O aparente consenso entre os especialistas é que,
apesar de o mercado regulado ter o potencial de promover projetos de REDD+ e de
restauração florestal, é importante que ele não seja um mecanismo-fim na
questão urgente de redução das emissões de gases de efeito estufa. Compensar
emissões não é a mesma coisa que reduzi-las. Portanto, se o SBCE não for
atrelado a políticas de transição energética e medidas eficazes de combate ao
desmatamento e às emissões de GEE pelo agronegócio não foram implementadas, o
Brasil deve seguir patinando na ambição climática.
<><> Glossário
>>>> Certificados de Redução ou
Remoção Verificada de Emissões (CRVEs):
São créditos de carbono gerados em projetos públicos e
privados, que podem ser comercializados no mercado regulado. Empresas que
precisam compensar suas emissões poderão comprar CRVEs. Cada certificado
equivale a 1 tonelada de CO2.
>>>> Comissão Nacional para
REDD+ (CONAREDD+):
A CONAREDD+ coordena e monitora a Estratégia Nacional
para REDD+ do Brasil, além de determinar os requisitos para o pagamentos por
resultados na redução de emissões de gases do efeito estufa (GEE). A comissão
também tem competência para estabelecer o cumprimento de salvaguardas de REDD+.
Ela é formada por dez representantes do governo federal, quatro dos Estados,
dois representantes da sociedade civil e outros dois de povos indígenas e
comunidades tradicionais, além de um para academia e um para o setor privado.
>>> Dupla contagem de carbono:
A dupla contagem ocorre quando um mesmo crédito de
carbono é contabilizado pelo “vendedor” e pelo “comprador” nos seus inventários
de emissões. O mercado de carbono foi estabelecido pelo Acordo de Paris, em
2015, e prevê que um país que emite menos GEE fica com um saldo, os chamados
créditos de carbono, que podem ser vendidos aos países que emitem mais. O mesmo
comércio vale para empresas. Na prática, é como se quem vendesse um crédito
assumisse a dívida de emissões do comprador, correspondente à quantidade
negociada de carbono. Portanto, a dupla contagem acontece quando tanto
geradores de créditos quanto os compradores registram a redução de emissões de
carbono nos seus inventários, o que leva a um falso número no saldo global de
emissões.
>>> NDC:
A Contribuição Nacionalmente Determinada (NDC, na sigla
em inglês) é o documento que estabelece as metas de redução de emissões de
gases de efeito estufa de cada país. A atual NDC do Brasil inclui os objetivos
de reduzir as emissões de gases de efeito estufa em 53% até 2030 e de zerar as
emissões líquidas até 2050.
>>>> Política Nacional de
Pagamento por Serviços Ambientais (PNPSA):
Aprovada em 2021, a lei que regulamenta a PNPSA ainda
não foi implementada. A proposta é criar um mecanismo que remunera quem promove
ações de proteção da natureza, como povos indígenas, quilombolas e comunidades
tradicionais. Um grande desafio para o governo é conseguir integrar sistemas de
informação, para poder monitorar e sistematizar dados ambientais, viabilizando
os pagamentos.
>>>> Política Nacional sobre
Mudança do Clima (PNMC):
A PNMC foi instituída em 2009 para ser a base da
política climática brasileira, oficializando o compromisso do país em reduzir
suas emissões de GEE até 2020. Os objetivos originais incluíam a redução de 80%
do desmatamento na Amazônia e de 40% no Cerrado, percentuais que não foram
atingidos. A PNMC está em atualização pelo governo federal.
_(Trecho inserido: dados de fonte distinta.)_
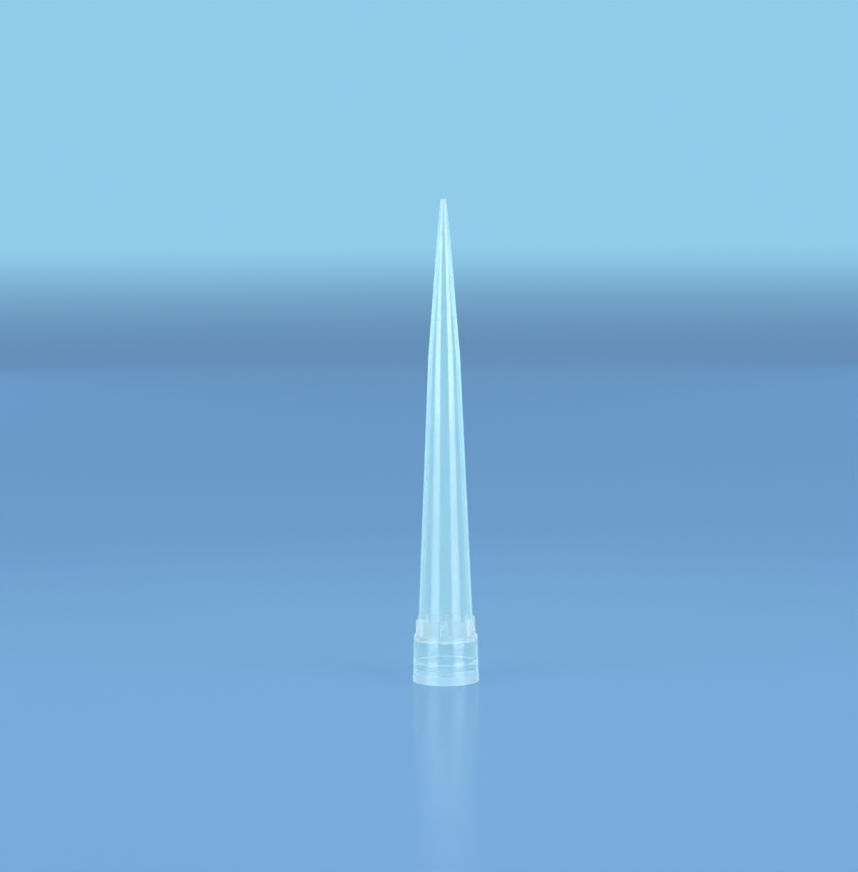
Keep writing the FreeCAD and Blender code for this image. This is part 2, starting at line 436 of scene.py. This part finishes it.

>>>> Redução de Emissões de
Desmatamento e Degradação Florestal (REDD+):
O REDD+ é um mecanismo criado no âmbito da
Convenção-Quadro das Nações Unidas sobre Mudança do Clima (UNFCCC) para
incentivar a redução das emissões de gases de efeito estufa provenientes do
desmatamento e da degradação florestal em países em desenvolvimento. Os países
recebem pagamentos de fundos internacionais por conservar estoques, fazer o
manejo sustentável de florestas e aumentar os estoques de carbono florestal.
>>>> REDD+ jurisdicional:
São programas nacionais, estaduais ou municipais de
redução de emissões por desmatamento e degradação florestal, com aumento de estoques
de carbono por regeneração natural em vegetação nativa. Diferente dos projetos
isolados e locais, que acontecem hoje no mercado voluntário, o REDD+
jurisdicional é aplicado em áreas definidas administrativamente. Assim, os
estados podem construir os seus programas de REDD+, dentro da sua jurisdição,
se comprometendo com uma meta de redução do desmatamento. Atualmente, recebem
pagamentos internacionais por resultados e podem ter convênios com entidades.